On retrouve aussi la démarche bien connue des historiens de l'art : ils recherchent le document le plus ancien faisant référence au monument qu'ils étudient - dans le cas présent, la « liste de fondations clunisiennes qui fut rédigée par Hugues, abbé de Cluny, en 1095. » -. Ils déduisent de ce document la datation du monument - dans le cas présent, la « fin du XIesiècle »-. Il ne leur vient pas à l'idée que le document en question est un rescapé de tout un ensemble d'archives en grande partie définitivement détruites. Dans le cas présent, il est fort possible que le monastère Saint-Sauveur ait été une possession de Cluny bien avant l'an 1095. Hypothèse d'autant plus crédible qu'il est dit : « le figure ... dans une liste de fondations clunisiennes ... en 1095 ... comme un monastère florissant ». À ces considérations, il faut en ajouter une dont nous n'avons pas suffisamment conscience : les communautés monastiques sont à l'image de toutes les communautés humaines ; elles sont fluctuantes. Elles évoluent en fonction des conjonctures intérieures ( disputes internes, non respect de la règle;) ou extérieures (relations avec les autres communautés religieuses ou les autorités politiques). Ainsi, il est fort possible qu'une communauté en remplace une autre. Que, dans le cas présent, l'abbaye Saint-Sauveur, une abbaye préexistante, ait été confiée à Cluny pour une « reprise en main ». Nous ignorons ce qu'il en était au Moyen-Âge, mais, en ce qui concerne la période actuelle, le cas est fréquent.

Essayons à présent de faire le point sur cette église.

Il s'agit d'une église à nef à trois vaisseaux. Le vaisseau principal est voûté d'arêtes mas l'implantation des arêtes directement sur les murs permet d'envisager que ce voûtement est tardif : l'église primitive devait être charpentée. Cela a dû être pareil pour les bas-côtés mais nous ne pouvons l'affirmer.

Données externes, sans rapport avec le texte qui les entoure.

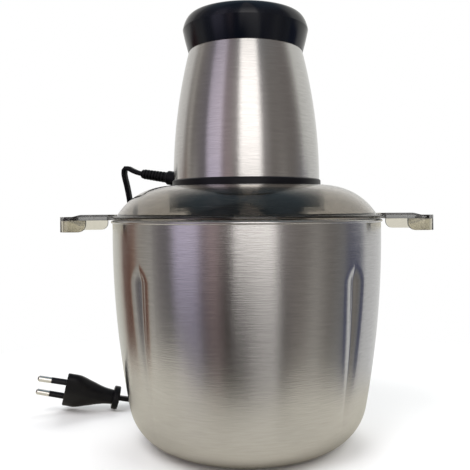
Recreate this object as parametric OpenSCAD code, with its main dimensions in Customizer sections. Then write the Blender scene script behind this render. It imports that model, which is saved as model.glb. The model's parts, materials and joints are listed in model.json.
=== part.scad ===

Fait peu fréquent dans cette région, l'église est dotée d'un transept et d'une tour de croisée. C'est peut-être dans ce point de détail que l'on décèle une influence française. Très probablement ce transept a été installé à l'intérieur d'une nef déjà construite. Il existe en effet une rupture de style entre les piliers massifs du transept et les colonnes graciles de la nef.

Primitivement, les piliers porteurs du vaisseau central devaient être cylindriques à l'image des 4 qui subsistent. Mais l'installation du transept et de l’avant-chœur en ont supprimé au moins 4, peut-être 6. Les arcs reliant ces piliers cylindriques sont simples. En ce qui concerne les nefs à piliers de type rectangulaire, nous avons considéré que les arcs doubles constituent une innovation par rapport aux arcs simples et nous avons situé à l'an 800 la date de mise en application de cette innovation (avec une grande marge d'incertitude : en premier lieu, il faut du temps entre l'invention d'un modèle architectural, sa première mise en chantier et sa généralisation à toute nouvelle construction). Nous estimons de plus que la construction d'arcs doubles était plus difficile à réaliser pour des nefs à piliers cylindriques. Il existe pourtant en Italie des nefs à arcs doubles posés sur des piliers cylindriques, mais elles sont rares et probablement tardives. Nous pensons donc que, dans le cas des nefs à piliers cylindriques, l'introduction de l'arc double a été plus tardive, après l'an 950 (toujours avec une grande marge d'incertitude). En conséquence, la nef primitive de l'église Saint-Sauveur peut avoir été construite près de l'an 900.

Par ailleurs, le fait que le chevet soit composé de trois absides situées dans le prolongement des vaisseaux de la nef est caractéristique d'une ancienneté. Notons aussi la présence d'arcatures lombardes sur ce chevet.

A-t-elle été construite avant l'an 800 ? Nous pensons que c'est peu probable. Car il y a les chapiteaux des piliers cylindriques (images de 8 à 12). Ces chapiteaux semblent avoir été installés dès la construction initiale. Bien que d'aspect archaïque, ils développent des thèmes que nous pouvons qualifier de « romans ». Des thèmes que nous retrouvons dans de nombreux endroits, et, en particulier, en France. Ces thèmes sont : la sirène à deux queues (image 9), l'aigle impérial (image 10), l'hybride dévorant. Celui-ci est moins fréquent : deux hybrides sont réunis en une seule tête de lion ; leur corps est à écailles ; ils ont des ailes d'oiseau et une queue de serpent ... terminée par la tête du serpent (image 11). Un autre hybride dévorant est visible sur l'image 12.


Datation envisagée pour l'abbatiale du Saint-Sauveur de Capo di Ponte (nef primitive) : an 950 avec un écart de 100 ans.

Datation envisagée pour le transept de Saint-Sauveur de Capo di Ponte : an 1100 avec un écart de 100 ans.